In short, the Jeffries case affirms that Regent concern about the disruptive effects of Churchill's hate speech was a lawful, constitutional grounds for commencing an investigation of Churchill's academic record. Although the University of Colorado's administration had repeatedly failed to take action in response to formal complaints about Churchill, the Regents' investigation is under no stare decisis requirement to emulate the administration's errors. Nor are the Regents obliged to ignore additional, substantial evidence of misconduct which has been uncovered by the media in recent weeks. The media have a First Amendment right to write articles and produce radio programs on subjects of interest to their audience and themselves. Churchill has no First Amendment right to silence the media simply because media interest in him was initially provoked by his mean-spirited essay celebrating the 9/11 attacks. Nor are the Regents or the CU administration required by the First Amendment to blind themselves to the new evidence of Churchill's misconduct which the Colorado media have been exposing on an almost-daily basis.
Churchill should not be fired because he is a hate-monger, but the CU Regents have the legitimate authority to investigate whether Churchill's hate-mongering disrupts the University of Colorado, and they have no duty to ignore evidence which is brought forward by third parties that Ward Churchill is an academic fraud. Nor are the Regents obliged to ignore the catastrophic liability that CU could face if one of Churchill's acolytes follows Churchill's instructions to perpetrate a 9/11 style terrorist attack.

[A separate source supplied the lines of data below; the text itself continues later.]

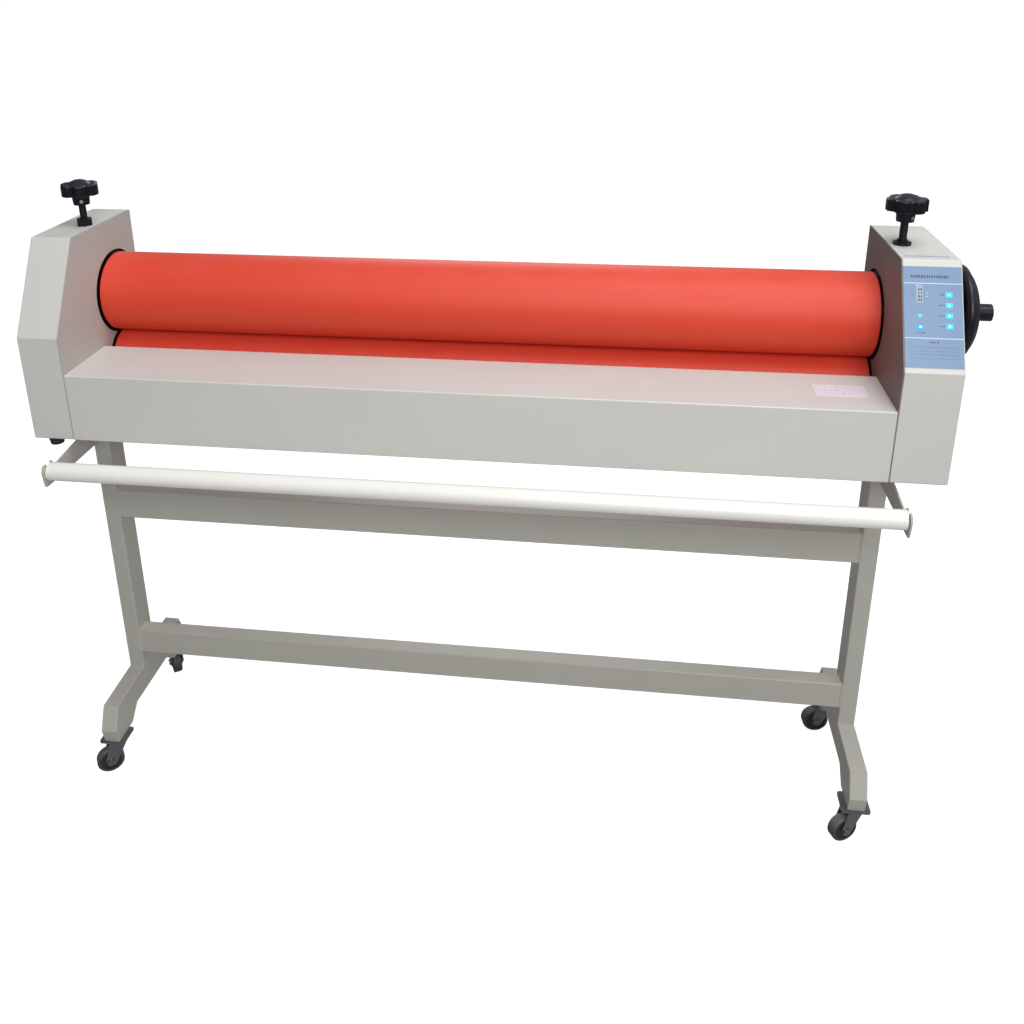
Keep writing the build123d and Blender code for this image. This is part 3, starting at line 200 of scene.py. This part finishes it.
# %% [markdown]
# ## Grain
# Two noises on the piece's own coordinates do it: broad patches shift the colour and the gloss, and a fine
# one gives a height for the Bump node. The coordinates can be squeezed first, which turns the grain into the
# lengthwise marks that a turned or drawn piece has.

# %% Grain group
grain, entry, leave = new_group(
    "surface_grain",
    [("Color", "NodeSocketColor", (0.8, 0.8, 0.8, 1.0)), ("Color Variation", "NodeSocketFloat", 0.05),
     ("Roughness", "NodeSocketFloat", 0.5), ("Roughness Variation", "NodeSocketFloat", 0.1),
     ("Patch Scale", "NodeSocketFloat", 6.0), ("Grain Scale", "NodeSocketFloat", 900.0),
     ("Stretch", "NodeSocketVector", (1.0, 1.0, 1.0))],
    [("Color", "NodeSocketColor"), ("Roughness", "NodeSocketFloat"), ("Height", "NodeSocketFloat")])
coords = grain.nodes.new("ShaderNodeTexCoord")
stretch = grain.nodes.new("ShaderNodeVectorMath")
stretch.operation = "MULTIPLY"
grain.links.new(coords.outputs["Object"], stretch.inputs[0])
grain.links.new(entry.outputs["Stretch"], stretch.inputs[1])
patches = grain.nodes.new("ShaderNodeTexNoise")
patches.inputs["Detail"].default_value = 4.0
fine = grain.nodes.new("ShaderNodeTexNoise")
fine.inputs["Detail"].default_value = 2.0
for texture, scale in ((patches, "Patch Scale"), (fine, "Grain Scale")):
    grain.links.new(stretch.outputs["Vector"], texture.inputs["Vector"])
    grain.links.new(entry.outputs[scale], texture.inputs["Scale"])
swing = maths(grain, "SUBTRACT", patches.outputs["Fac"], 0.5)
brightness = maths(grain, "ADD", maths(grain, "MULTIPLY", swing, entry.outputs["Color Variation"]), 1.0)
tint = grain.nodes.new("ShaderNodeHueSaturation")
grain.links.new(entry.outputs["Color"], tint.inputs["Color"])
grain.links.new(brightness, tint.inputs["Value"])
rough = maths(grain, "MULTIPLY", swing, entry.outputs["Roughness Variation"])
grain.links.new(maths(grain, "ADD", rough, entry.outputs["Roughness"]), leave.inputs["Roughness"])
grain.links.new(tint.outputs["Color"], leave.inputs["Color"])
grain.links.new(fine.outputs["Fac"], leave.inputs["Height"])
print("grain nodes", len(grain.nodes))

# %% [markdown]
# ## Dust and painted sheen
# A machine in a workshop carries a thin film of dust on the faces that look up. Its pale lavender colour
# is also a painted reflection: it lightens and cools those faces as the bluish sky above would. The face's
# normal says how far it looks up, and a soft cloud breaks the film, so that it doesn't read as a coat of
# paint.

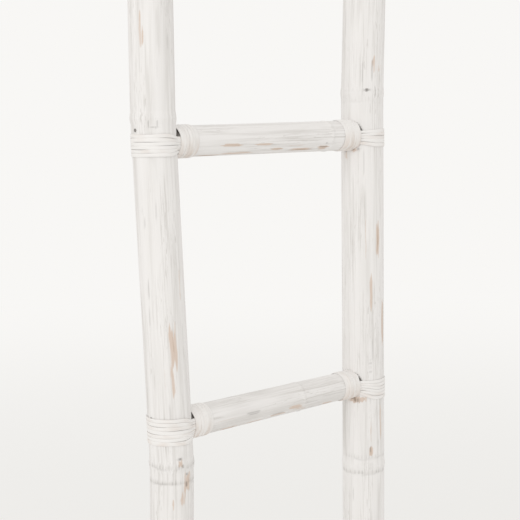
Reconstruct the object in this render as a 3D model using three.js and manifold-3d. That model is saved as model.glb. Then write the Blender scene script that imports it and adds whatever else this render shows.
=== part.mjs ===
// A bamboo ladder rack: two poles and four rungs, each rung end coped to its pole, held by a hidden
// screw and bound with flat cane. Millimetres, +Z up, origin on the floor midway between the feet,
// +X along the rungs, -Y towards the viewer.
import * as THREE from "three";
import { mergeVertices } from "three/addons/utils/BufferGeometryUtils.js";
import Module from "manifold-3d";

const wasm = await Module();
wasm.setup();

// Overall
const rungCount = 4;
const rungSpacing = 340; // rung axis to rung axis
const footLength = 240; // floor to the lowest rung's axis
const topLength = 240; // top rung's axis to the poles' tops
const poleSpacing = 346; // pole axis to pole axis at the floor
const clearance = 0.3; // between pieces that touch
const roundSteps = 28; // sides of a pole

// Poles: a culm that tapers from foot to top, with a ridge and a wall inside at each node. A node is
// placed from the rung it is next to, and the culm runs a little to one side at each node.
const poleWall = 7;
const poleRim = 1.5; // sanded edge of the cut ends
const diaphragm = 5; // thickness of the wall inside at a node
const diaphragmHole = 4; // radius of the hole knocked through it
const ridgeHeight = 1.1;
const ridgeReach = 8; // half the length of the ridge
const leftPole = {
  name: "left_pole", side: -1, footRadius: 27.2, topRadius: 25.8, topSway: -7.6,
  nodes: [
    { rung: 0, above: -139, sway: 0 },
    { rung: 1, above: -94, sway: -1.2 },
    { rung: 2, above: -44, sway: 8 },
    { rung: 3, above: 28, sway: -8 },
  ],
};
const rightPole = {
  name: "right_pole", side: 1, footRadius: 30.2, topRadius: 28.1, topSway: 6,
  nodes: [
    { rung: 0, above: 98, sway: 0 },
    { rung: 2, above: -115, sway: 0.5 },
    { rung: 3, above: 56, sway: -0.5 },
  ],
};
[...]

The CU 199, however, simply elide these issues. Some of the 199 have impressive records of scholarship in their own specialties; others appear to be politically correct hacks. But the terrible judgement of 199 faculty members in attempting to protect a bully who is unfit to teach in any institution, let alone a state's flagship university, will provide prospective students and parents with further reason to doubt that true intellectual diversity and freedom can be found at CU Boulder.